▸ **Data lines**
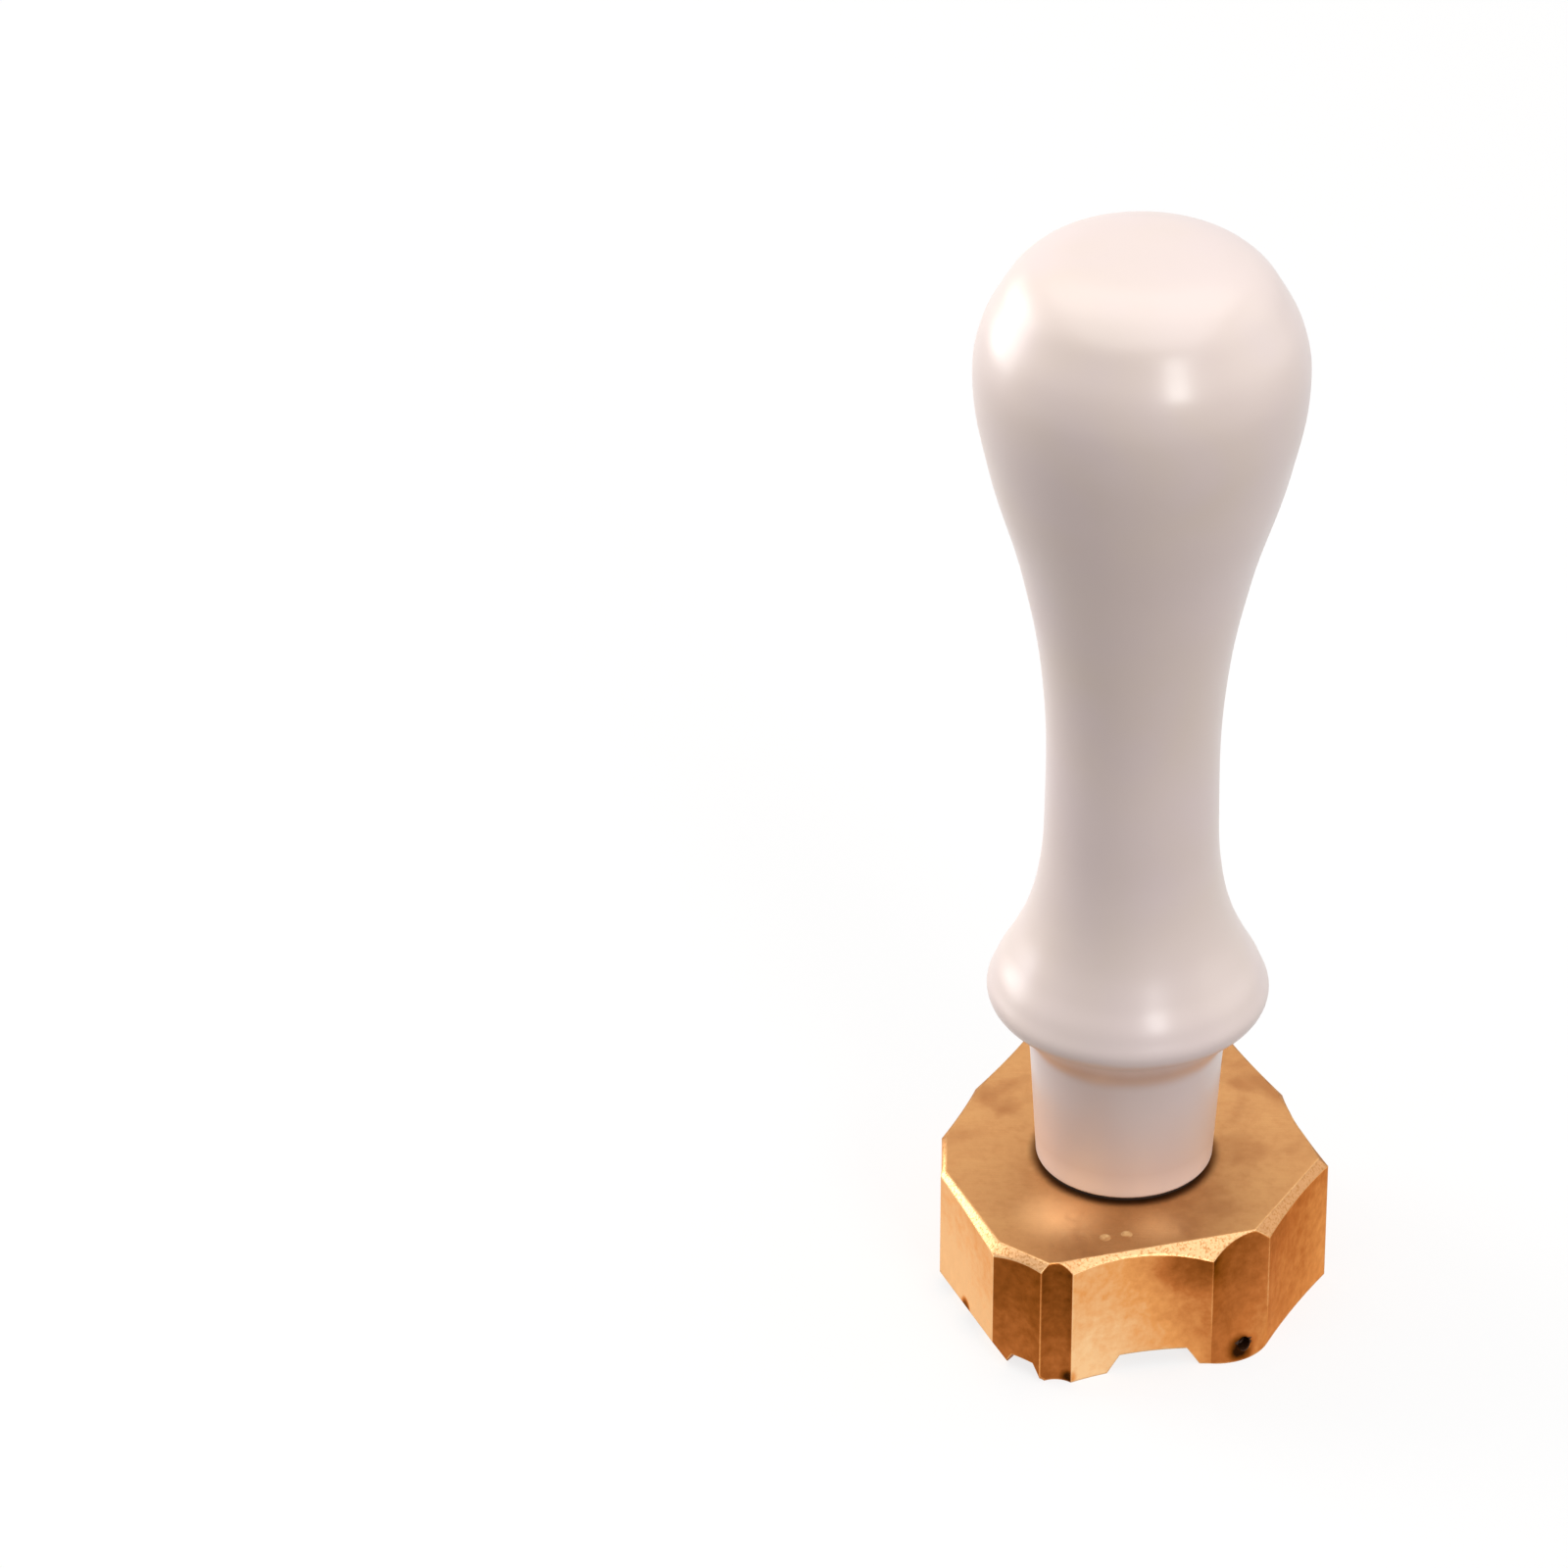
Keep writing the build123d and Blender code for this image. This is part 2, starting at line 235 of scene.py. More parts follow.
def whiteLacquer(look):
    material, tree, _, place = newMaterial("whiteLacquerOnBeech")
    clouds = addNode(tree, "ShaderNodeTexNoise", {
        "Vector": place, "Scale": 1 / look["cloudSize"], "Detail": 1.0})
    warmth = addNode(tree, "ShaderNodeMapRange", {"Value": clouds, "From Min": 0.35, "From Max": 0.65})
    body = addNode(tree, "ShaderNodeMix", {
        0: warmth, 6: paint(look["white"]), 7: paint(look["warmer"])}, data_type="RGBA").outputs[2]
    drift = addNode(tree, "ShaderNodeTexNoise", {
        "Vector": place, "Scale": 2 / look["cloudSize"], "Detail": 1.0})
    pinkness = addNode(tree, "ShaderNodeMapRange", {
        "Value": drift, "From Min": 0.45, "From Max": 0.7, "To Max": look["pinkShare"]})
    body = addNode(tree, "ShaderNodeMix", {
        0: pinkness, 6: body, 7: paint(look["pinker"])}, data_type="RGBA").outputs[2]

    # painted shade in a band under the bead, and painted light towards the foot
    level = addNode(tree, "ShaderNodeSeparateXYZ", {"Vector": place}).outputs["Z"]
    fromBand = addNode(tree, "ShaderNodeMath", {0: level, 1: look["beadShadeHeight"]}, operation="SUBTRACT")
    distance = addNode(tree, "ShaderNodeMath", {0: fromBand}, operation="ABSOLUTE")
    beadShade = addNode(tree, "ShaderNodeMapRange", {
        "Value": distance, "From Min": 0.0, "From Max": look["beadShadeBand"],
        "To Min": look["beadShadeShare"], "To Max": 0.0}, interpolation_type="SMOOTHSTEP")
    body = addNode(tree, "ShaderNodeMix", {
        0: beadShade, 6: body, 7: paint(look["beadShade"])}, data_type="RGBA").outputs[2]
    # painted light, paler towards the foot
    nearFoot = addNode(tree, "ShaderNodeMapRange", {
        "Value": level, "From Min": look["rimHeights"][0], "From Max": look["rimHeights"][1]})
    body = addNode(tree, "ShaderNodeMix", {
        0: nearFoot, 6: body, 7: paint(look["rim"])}, data_type="RGBA").outputs[2]

    # relief: orange peel over the turning rings
    peel = addNode(tree, "ShaderNodeTexNoise", {
        "Vector": place, "Scale": 1 / look["peelSize"], "Detail": 0.0})
    squashed = addNode(tree, "ShaderNodeMapping", {"Vector": place, "Scale": (0.02, 0.02, 1.0)})
    rings = addNode(tree, "ShaderNodeTexNoise", {
        "Vector": squashed, "Scale": 1 / look["ringSize"], "Detail": 1.0})
    ringHeight = addNode(tree, "ShaderNodeMath", {0: rings, 1: look["ringShare"]}, operation="MULTIPLY")
    height = addNode(tree, "ShaderNodeMath", {0: peel, 1: ringHeight}, operation="ADD")
    bump = addNode(tree, "ShaderNodeBump", {
        "Height": height, "Strength": look["relief"], "Distance": look["reliefDepth"] * mm})
    rubbing = addNode(tree, "ShaderNodeTexNoise", {
        "Vector": place, "Scale": 3 / look["cloudSize"], "Detail": 2.0})
    glossier, duller = look["roughnessSpread"]
    dullness = addNode(tree, "ShaderNodeMapRange", {
        "Value": rubbing, "From Min": 0.3, "From Max": 0.75,
        "To Min": look["roughness"] + glossier, "To Max": look["roughness"] + duller})
    shader = addNode(tree, "ShaderNodeBsdfPrincipled", {
        "Base Color": body, "Roughness": dullness, "IOR": look["index"], "Normal": bump,
        "Coat Weight": look["coat"], "Coat Roughness": look["coatRoughness"]})
    addNode(tree, "ShaderNodeOutputMaterial", {"Surface": shader})
    return material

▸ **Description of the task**
Recopy the whole listing exactly.

▸ **Answer to the task**
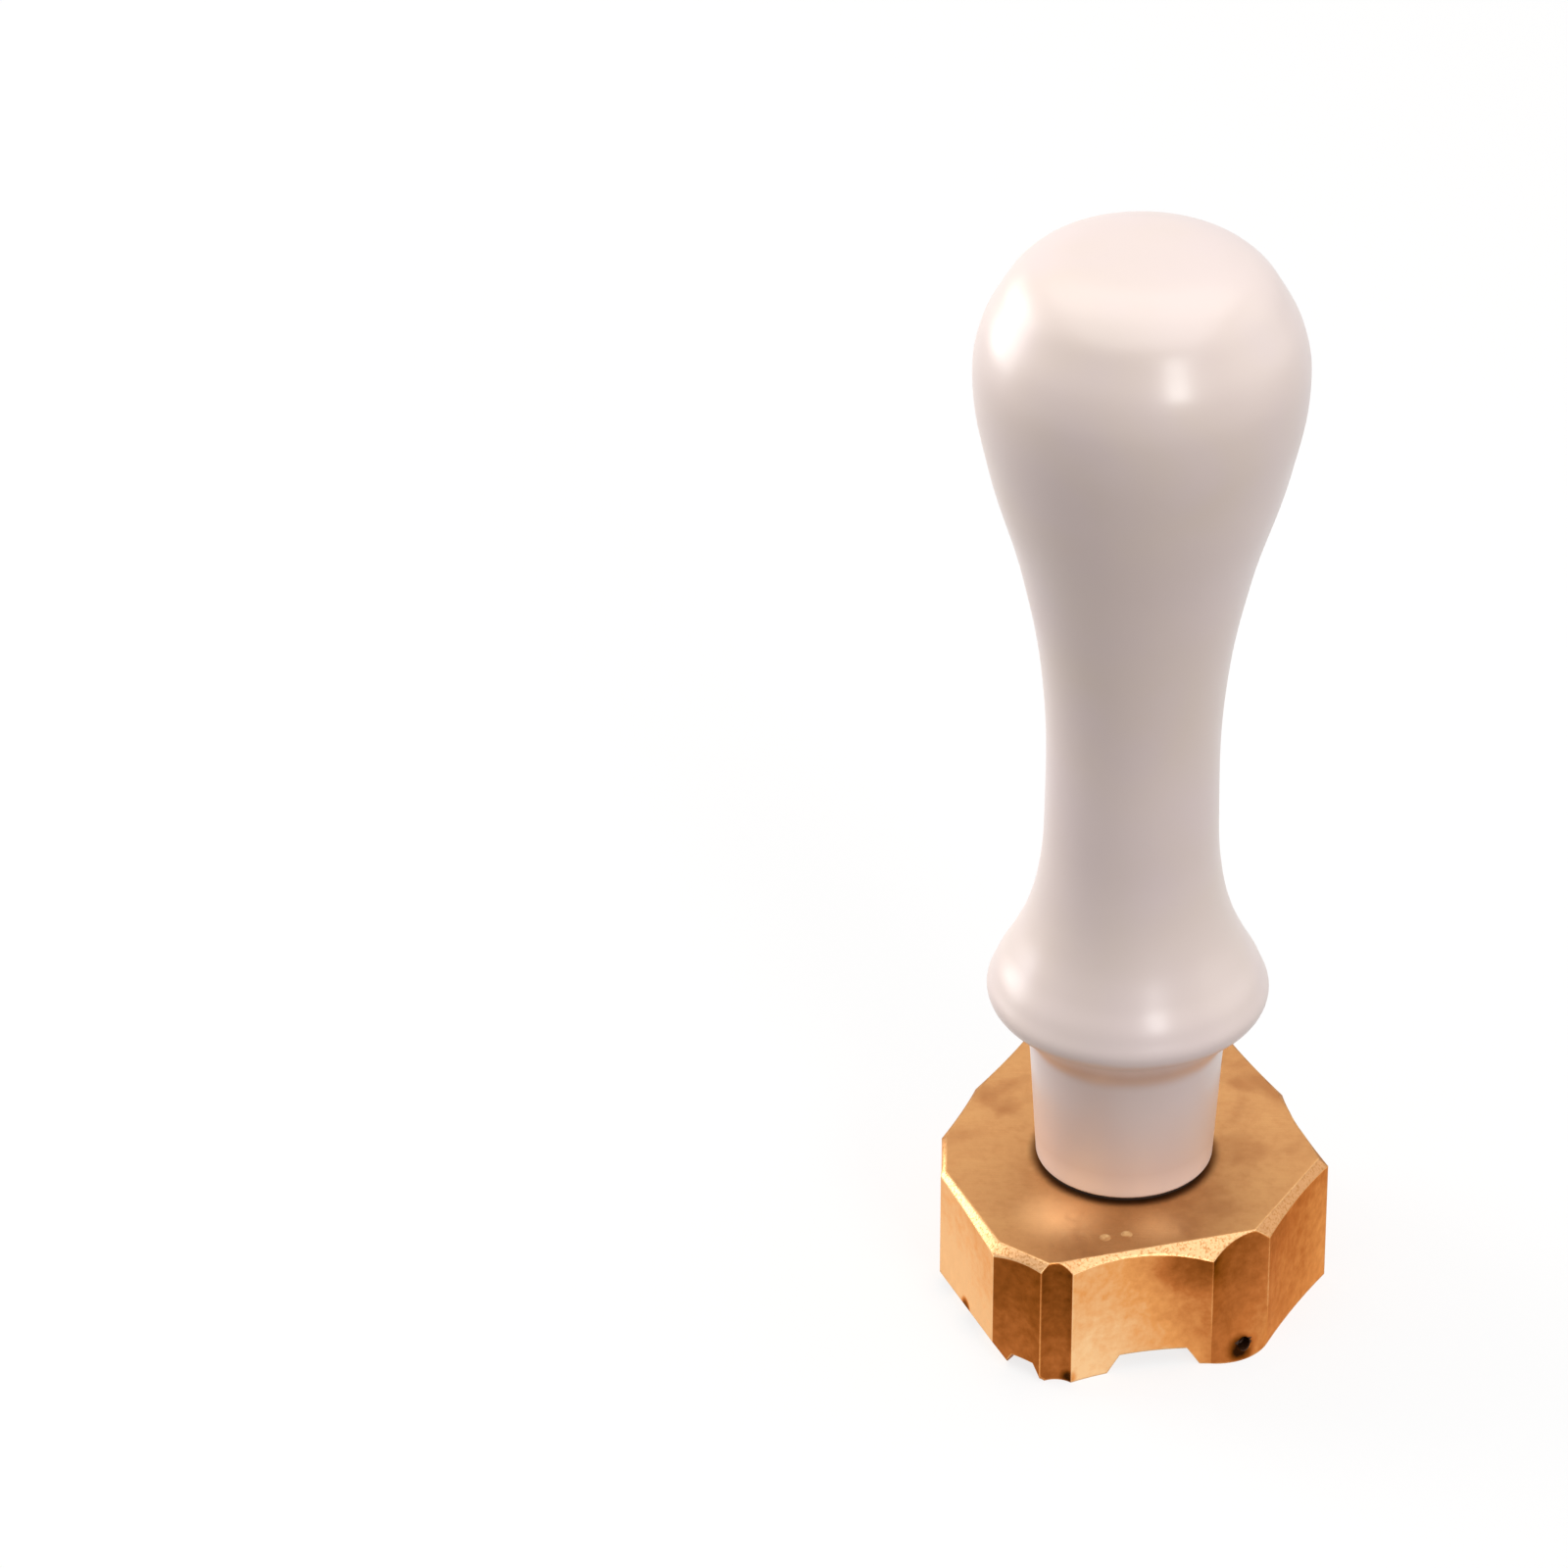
Keep writing the build123d and Blender code for this image. This is part 2, starting at line 235 of scene.py. More parts follow.
def whiteLacquer(look):
    material, tree, _, place = newMaterial("whiteLacquerOnBeech")
    clouds = addNode(tree, "ShaderNodeTexNoise", {
        "Vector": place, "Scale": 1 / look["cloudSize"], "Detail": 1.0})
    warmth = addNode(tree, "ShaderNodeMapRange", {"Value": clouds, "From Min": 0.35, "From Max": 0.65})
    body = addNode(tree, "ShaderNodeMix", {
        0: warmth, 6: paint(look["white"]), 7: paint(look["warmer"])}, data_type="RGBA").outputs[2]
    drift = addNode(tree, "ShaderNodeTexNoise", {
        "Vector": place, "Scale": 2 / look["cloudSize"], "Detail": 1.0})
    pinkness = addNode(tree, "ShaderNodeMapRange", {
        "Value": drift, "From Min": 0.45, "From Max": 0.7, "To Max": look["pinkShare"]})
    body = addNode(tree, "ShaderNodeMix", {
        0: pinkness, 6: body, 7: paint(look["pinker"])}, data_type="RGBA").outputs[2]

    # painted shade in a band under the bead, and painted light towards the foot
    level = addNode(tree, "ShaderNodeSeparateXYZ", {"Vector": place}).outputs["Z"]
    fromBand = addNode(tree, "ShaderNodeMath", {0: level, 1: look["beadShadeHeight"]}, operation="SUBTRACT")
    distance = addNode(tree, "ShaderNodeMath", {0: fromBand}, operation="ABSOLUTE")
    beadShade = addNode(tree, "ShaderNodeMapRange", {
        "Value": distance, "From Min": 0.0, "From Max": look["beadShadeBand"],
        "To Min": look["beadShadeShare"], "To Max": 0.0}, interpolation_type="SMOOTHSTEP")
    body = addNode(tree, "ShaderNodeMix", {
        0: beadShade, 6: body, 7: paint(look["beadShade"])}, data_type="RGBA").outputs[2]
    # painted light, paler towards the foot
    nearFoot = addNode(tree, "ShaderNodeMapRange", {
        "Value": level, "From Min": look["rimHeights"][0], "From Max": look["rimHeights"][1]})
    body = addNode(tree, "ShaderNodeMix", {
        0: nearFoot, 6: body, 7: paint(look["rim"])}, data_type="RGBA").outputs[2]

    # relief: orange peel over the turning rings
    peel = addNode(tree, "ShaderNodeTexNoise", {
        "Vector": place, "Scale": 1 / look["peelSize"], "Detail": 0.0})
    squashed = addNode(tree, "ShaderNodeMapping", {"Vector": place, "Scale": (0.02, 0.02, 1.0)})
    rings = addNode(tree, "ShaderNodeTexNoise", {
        "Vector": squashed, "Scale": 1 / look["ringSize"], "Detail": 1.0})
    ringHeight = addNode(tree, "ShaderNodeMath", {0: rings, 1: look["ringShare"]}, operation="MULTIPLY")
    height = addNode(tree, "ShaderNodeMath", {0: peel, 1: ringHeight}, operation="ADD")
    bump = addNode(tree, "ShaderNodeBump", {
        "Height": height, "Strength": look["relief"], "Distance": look["reliefDepth"] * mm})
    rubbing = addNode(tree, "ShaderNodeTexNoise", {
        "Vector": place, "Scale": 3 / look["cloudSize"], "Detail": 2.0})
    glossier, duller = look["roughnessSpread"]
    dullness = addNode(tree, "ShaderNodeMapRange", {
        "Value": rubbing, "From Min": 0.3, "From Max": 0.75,
        "To Min": look["roughness"] + glossier, "To Max": look["roughness"] + duller})
    shader = addNode(tree, "ShaderNodeBsdfPrincipled", {
        "Base Color": body, "Roughness": dullness, "IOR": look["index"], "Normal": bump,
        "Coat Weight": look["coat"], "Coat Roughness": look["coatRoughness"]})
    addNode(tree, "ShaderNodeOutputMaterial", {"Surface": shader})
    return material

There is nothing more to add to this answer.